Should Alimony Laws Be Changed in the USA?
Spousal support, or alimony as it is commonly called, is a rather contentious topic in the USA, especially among those currently paying it or receiving it. Whether spousal support is awarded following the dissolution of a marriage depends on several factors including the standard of living that was established during the marriage and the ability of each party to maintain that standard based on their potential of self-support.
Other factors are also involved including contributions made to the other party’s education, training etc., whether domestic violence was present, the ability of the receiving party to maintain employment without sacrificing commitment to children, among many other factors.
A spousal support order may be permanent, temporary or rehabilitative. Permanent orders are fulfilled until the receiving spouse remarries, the paying spouse dies or some other order issued by the court. A temporary order must be fulfilled during the divorce until the agreement terminates it or is terminated by law. Rehabilitative orders are typically intended to help the supported spouse become self-sufficient. These may last until an event such as graduation occurs, or after a certain period of time.
Israel, for instance, does not award alimony. Period.
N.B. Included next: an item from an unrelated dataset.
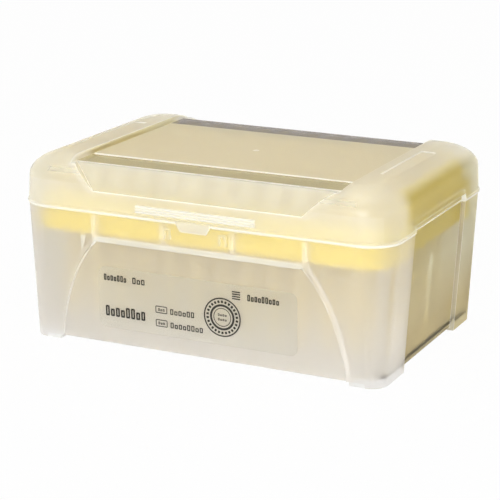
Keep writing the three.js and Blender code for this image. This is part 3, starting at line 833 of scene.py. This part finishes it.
def buildTips():
    look = tipLook
    one = bmesh.new()
    profile = look["outside"] + look["inside"]
    outline = [one.verts.new((radius * mm, 0, height * mm)) for radius, height in profile]
    edges = [one.edges.new((a, b)) for a, b in zip(outline, outline[1:] + outline[:1])]
    bmesh.ops.spin(one, geom=outline + edges, axis=(0, 0, 1), cent=(0, 0, 0), dvec=(0, 0, 0),
                   angle=math.tau, steps=look["sides"], use_merge=True, use_duplicate=False)
    bmesh.ops.remove_doubles(one, verts=one.verts, dist=look["merge"] * mm)
    bmesh.ops.recalc_face_normals(one, faces=one.faces)
    for vert in one.verts:
        height, radius = vert.co.z / mm, vert.co.xy.length / mm
        side = round(math.atan2(vert.co.y, vert.co.x) / math.tau * look["sides"])
        if side % 2 and look["ribFoot"] < height < look["ribTop"] and radius > look["ribInside"]:
            scale = 1 - look["ribDepth"] / radius
            vert.co.x *= scale
            vert.co.y *= scale
    single = bpy.data.meshes.new("oneTip")
    one.to_mesh(single)
    one.free()

    rows = {}
    collarFoot = boxInMm("tip_E1")[0][2] - look["outside"][0][1]
    turnOn, turnAcross = look["turns"]
    for row, column, x, y in gridPlaces():
        bm = rows.setdefault(row, bmesh.new())
        before = set(bm.verts)
        bm.from_mesh(single)
        fresh = [v for v in bm.verts if v not in before]
        turn = Matrix.Rotation(math.radians(turnOn * column + turnAcross * row), 3, "Z")
        bmesh.ops.rotate(bm, verts=fresh, cent=(0, 0, 0), matrix=turn)
        bmesh.ops.translate(bm, verts=fresh, vec=(x * mm, y * mm, collarFoot * mm))
    for row, bm in rows.items():
        letter = tipGrid["letters"][row]
        nodes = ["tips_row_" + letter]    # the rear rows are one node each, the others a node for each tip
        if nodes[0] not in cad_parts:
            nodes = ["tip_%s%d" % (letter, column + 1) for column in range(tipGrid["columns"])]
        finishPiece("tipsRow" + letter, bm, "box", [tipPlastic], nodes)
    bpy.data.meshes.remove(single)


labelLook = {
    "thick": 0.2, "radius": 2.5, "segments": 8, "edge": 0.06, "sharpAngle": 60, "inkThick": 0.02,
    # short blocks stand for the letters of a word: middle x, middle z, half length, half height, blocks
    "words": [(-28.7, 6.7, 4.2, 1.05, 7), (-20.2, 6.7, 2.4, 1.05, 3), (-25.3, -4.5, 7.4, 1.75, 8),
              (-4.8, -1.8, 4.4, 0.95, 6), (-3.3, -6.3, 5.9, 0.95, 8), (23.4, 6.6, 5.5, 1.05, 9)],
    "heights": (1.0, 0.72, 0.86, 0.72, 1.0),
    "blockShare": 0.76, "corner": 0.3, "cornerSegments": 2,
    "stroke": 0.26, "thinStroke": 0.10, "openFrom": 0.9,    # a block stays whole where its strokes would meet
    # frames in the same way, with the share of each that its word takes; then a stack of bars
    "frames": [(-12.2, -1.6, 2.1, 1.2), (-12.2, -6.1, 2.1, 1.2)],
    "frameLine": 0.28, "frameWord": (0.60, 0.38, 3),
    "lines": (14.2, 6.8, 1.4, 0.20, 4), "linePitch": 0.75,
    # the round seal: its rings by outer and inner radius, the marks between them and the words within
    "rings": [(6.4, 5.95), (4.25, 3.55), (3.05, 2.8)],
    "ringPlace": (9.3, -1.0), "ringSides": 64,
    "marks": 26, "markPlace": 5.1, "markSize": (0.36, 0.42),
    "middleWords": [(0, 0.75, 1.6, 0.40, 4), (0, -0.75, 1.6, 0.40, 4)],
}


def buildLabel():
    look = labelLook
    low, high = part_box("label")
    halfX, halfZ = (high[0] - low[0]) / 2 / mm, (high[2] - low[2]) / 2 / mm
    thick = look["thick"]
    lean = math.atan((high[1] - low[1] - thick * mm) / (high[2] - low[2]))
    stand = Matrix(((1, 0, 0, (low[0] + high[0]) / 2),
                    (0, -math.sin(lean), -math.cos(lean), (low[1] + high[1] + thick * mm) / 2),
                    (0, math.cos(lean), -math.sin(lean), (low[2] + high[2]) / 2),
                    (0, 0, 0, 1)))

    def thicken(bm, faces, height):
        grown = bmesh.ops.extrude_face_region(bm, geom=faces, use_keep_orig=True)
        points = [g for g in grown["geom"] if isinstance(g, bmesh.types.BMVert)]
        bmesh.ops.translate(bm, verts=points, vec=(0, 0, height * mm))

    bm = bmesh.new()
    sheet = roundedOutline(bm, halfX, halfZ / math.cos(lean), look["radius"], 0, look["segments"])
    thicken(bm, [sheet], thick)
    bmesh.ops.recalc_face_normals(bm, faces=bm.faces)
    rimEdges = [e for e in bm.edges if e.calc_face_angle() > math.radians(look["sharpAngle"])
                and all(v.co.z > thick / 2 * mm for v in e.verts)]
    bmesh.ops.bevel(bm, geom=rimEdges, offset=look["edge"] * mm, offset_type="OFFSET", segments=1,
                    profile=0.5, affect="EDGES", clamp_overlap=False, material=-1)
    bmesh.ops.transform(bm, matrix=stand, verts=bm.verts)
    finishPiece("labelFilm", bm, "box", [film], ["label"])

    bm = bmesh.new()

    def bar(x, z, halfLength, halfHeight):
        before = set(bm.verts)
        corner = min(halfLength, halfHeight) * look["corner"]
        face = roundedOutline(bm, halfLength, halfHeight, corner, 0, look["cornerSegments"])
        fresh = [v for v in bm.verts if v not in before]
        bmesh.ops.translate(bm, verts=fresh, vec=(x * mm, z * mm, 0))
        return face, fresh

    def hollow(face, line):
        # Leaves only a line round the face
        bmesh.ops.inset_individual(bm, faces=[face], thickness=line * mm, use_even_offset=True)
        bmesh.ops.delete(bm, geom=[face], context="FACES")

    def word(x, z, halfLength, halfHeight, blocks):
        pitch = 2 * halfLength / blocks
        for n in range(blocks):
            height = halfHeight * look["heights"][n % len(look["heights"])]
            place = x + (n - (blocks - 1) / 2) * pitch
            halfBlock = pitch * look["blockShare"] / 2
            block = bar(place, z - halfHeight + height, halfBlock, height)[0]
            stroke = look["stroke"] * halfHeight + look["thinStroke"]
            if stroke < look["openFrom"] * halfBlock:
                hollow(block, stroke)

    for place in look["words"]:
        word(*place)
    for x, z, halfLength, halfHeight in look["frames"]:
        hollow(bar(x, z, halfLength, halfHeight)[0], look["frameLine"])
        along, up, blocks = look["frameWord"]
        word(x, z, halfLength * along, halfHeight * up, blocks)
    x, z, halfLength, halfHeight, count = look["lines"]
    for n in range(count):
        bar(x, z + (n - (count - 1) / 2) * look["linePitch"], halfLength, halfHeight)
    x, z = look["ringPlace"]
    for n in range(look["marks"]):
        fresh = bar(0, look["markPlace"], *look["markSize"])[1]
        turn = Matrix.Rotation(math.tau * n / look["marks"], 3, "Z")
        bmesh.ops.rotate(bm, verts=fresh, cent=(0, 0, 0), matrix=turn)
        bmesh.ops.translate(bm, verts=fresh, vec=(x * mm, z * mm, 0))
    for offX, offZ, halfLength, halfHeight, blocks in look["middleWords"]:
        word(x + offX, z + offZ, halfLength, halfHeight, blocks)
    seal = Matrix.Translation((x * mm, z * mm, 0))
    for outer, inner in look["rings"]:
        loops = []
        for radius in (outer, inner):
            made = bmesh.ops.create_circle(bm, cap_ends=False, segments=look["ringSides"], radius=radius * mm,
                                           matrix=seal)
            loops += once(e for v in made["verts"] for e in v.link_edges)
        bmesh.ops.bridge_loops(bm, edges=loops)
    bmesh.ops.recalc_face_normals(bm, faces=bm.faces)
    thicken(bm, bm.faces[:], look["inkThick"])
    bmesh.ops.recalc_face_normals(bm, faces=bm.faces)
    bmesh.ops.translate(bm, verts=bm.verts, vec=(0, 0, thick * mm))
    bmesh.ops.transform(bm, matrix=stand, verts=bm.verts)
    finishPiece("labelPrint", bm, "box", [ink])


buildBox()
buildLid()
buildGateMark()
buildTray()
buildTips()
buildLabel()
Some do not agree with the awarding of alimony, however, as many argue that once a marriage is over, the parties’ responsibility to each other ends save for their responsibility to their children, if they have any.
Some argue that changes must be made to alimony laws in the USA such as limiting the length of the spousal support order to reflect the length of the marriage, putting an overall cap on the length of time that spousal support may be paid, terminating the order if the receiving spouse begins living with an adult in a romantic relationship or to limiting the ability of the receiving spouse to share the supporting spouse’s military retirement pay or other pensions.
Advocates of changing the laws argue that our society has changed a great deal since the laws were first enacted and these days both partners are typically employed and reasonably able to support themselves following the dissolution of the marriage.